Les Etats-Unis ont réagi aux événements qui secouent le pays en s'opposant à tout changement de gouvernement en dehors du cadre légal, y compris à l'initiative de l'armée, a fait savoir l'émissaire américain pour le Sahel, Peter Pham. «Nous suivons avec inquiétude l'évolution de la situation aujourd'hui au Mali. Les USA s'opposent à tout changement extraconstitutionnel de gouvernement, que ce soit par ceux qui sont dans la rue ou par les forces de défense et de sécurité», a-t-il déclaré sur Twitter.
La Communauté des Etats de l'Afrique de l'Ouest (Cédéao) «rappelle sa ferme opposition à tout changement politique anticonstitutionnel et invite les militaires à demeurer dans une posture républicaine», a-t-elle indiqué dans un communiqué. «En tout état de cause, elle condamne vigoureusement la tentative en cours et prendra toutes les mesures et actions nécessaires à la restauration de l'ordre constitutionnel», a-t-elle ajouté.
Situation floue en banlieue de Bamako
«Ca tire, ça tire en l'air à Kati. Ce sont des militaires» du camp Soundiata Keïta, avait confirmé à l'AFP une source sécuritaire malienne sur place. «Nous suivons attentivement la situation. La hiérarchie militaire est entrée en contact avec les troupes, on fera une déclaration officielle dans la journée», déclarait également à l'AFP une source au ministère de la Défense, qui s'est refusée à parler de «mutinerie». Une source diplomatique de l’AFP à Bamako, quant à elle, parle de «tentative de mutinerie».
Sur Twitter, des médias maliens et africains ont rapporté la séquestration de hauts dirigeants. LSI Africa a ainsi écrit sur son site : «Une source au sein de l'armée nous annonce l'arrestation du Premier ministre Boubou Cissé et de Karim Keïta, fils du président malien» et «nous pouvons vous confirmer l'arrestation du président de l'assemblée nationale malienne, Moussa Timbiné dit Bessé». Selon un correspondant d'Al Arabiya sur place, «des militaires mutins auraient encerclé le ministère de la Défense et seraient en train de détenir plusieurs hauts gradés de l'armée et des ministres». Des informations partiellement démenties par les autorités maliennes.
D’après le correspondant du Monde Afrique à Bamako, les locaux de l’Office de radio-télévision du Mali (ORTM), organe officiel de presse, ont été évacués pour sécuriser le personnel. LSI Africa rapporte de son côté une «panique générale à Bamako». «Les services publics ferment. Un impressionnant détachement militaire serait en route vers la télévision publique ORTM.», relate le média. Des personnes ont également commencé à se rassembler sur la place de l’indépendance, cœur symbolique des manifestations contre le pouvoir depuis le 5 juin.

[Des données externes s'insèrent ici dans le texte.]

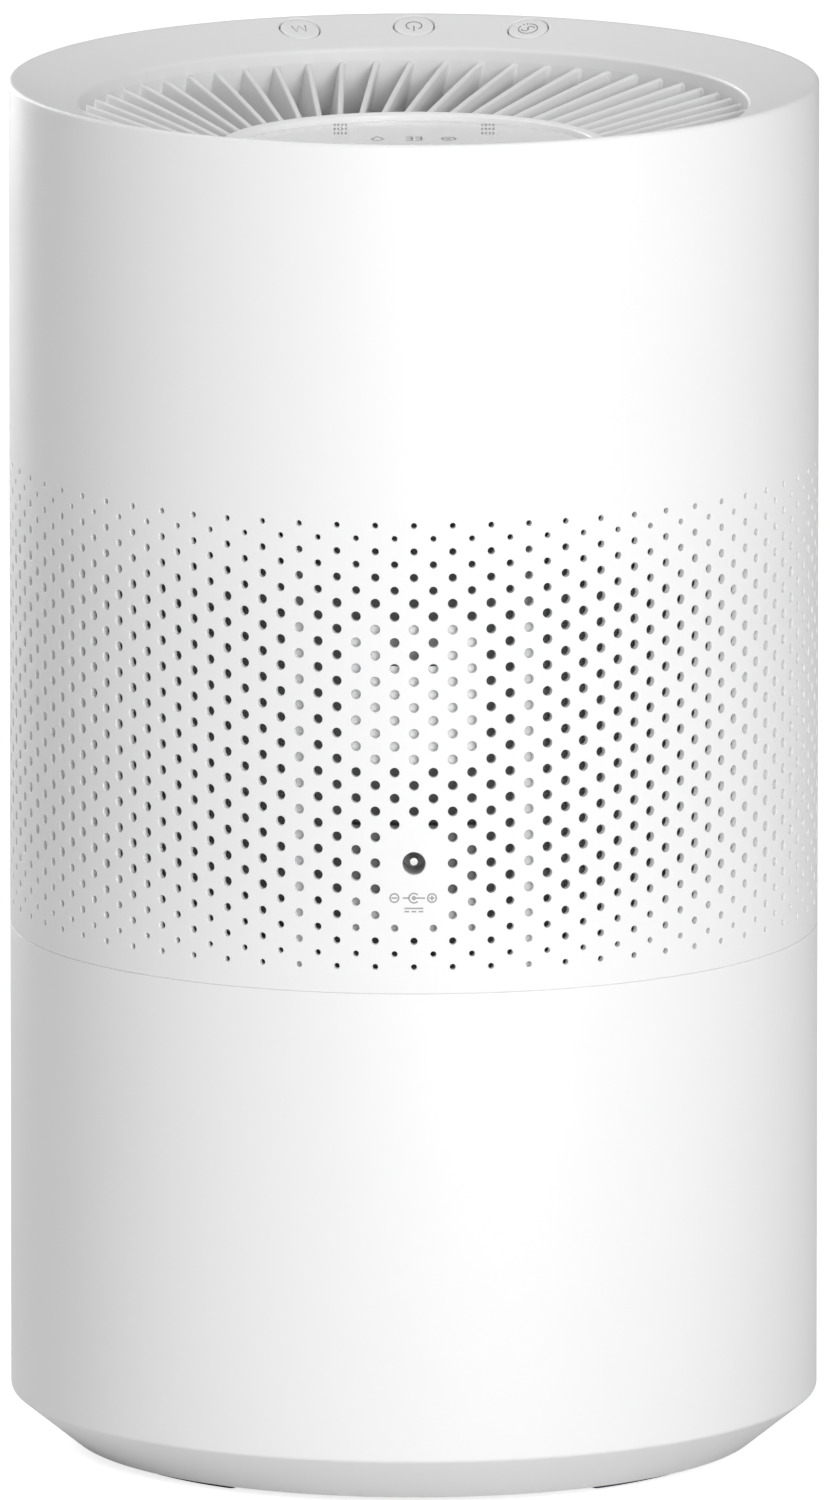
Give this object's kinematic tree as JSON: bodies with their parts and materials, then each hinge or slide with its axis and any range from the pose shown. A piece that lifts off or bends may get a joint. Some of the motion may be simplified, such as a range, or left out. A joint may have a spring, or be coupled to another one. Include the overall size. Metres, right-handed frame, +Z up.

Le Mali est confronté à une crise socio-politique qui préoccupe la communauté internationale, dont les médiations n'ont jusqu'ici pas abouti. Depuis juin, une coalition hétéroclite – la plus importante depuis le coup d’Etat de 2012 – d’opposants politiques, de guides religieux et de membres de la société civile multiplie les manifestations pour réclamer le départ du président Ibrahim Boubacar Keïta, accusé de mauvaise gestion. Le Mouvement du 5 juin-Rassemblement des Forces patriotiques du Mali (M5-RFP), qui mène la contestation, a refusé le 13 août une rencontre avec le président Keïta, fixant notamment comme préalable la fin de la «répression» contre ses militants.
Le week-end du 10 juillet, une manifestation à l’appel du Mouvement du 5 juin a dégénéré en trois jours de troubles meurtriers. L’opposition évoque un bilan de 23 morts et plus de 150 blessés. Le premier ministre, Boubou Cissé, a lui fait part de 11 morts et l’ONU de 14 manifestants tués.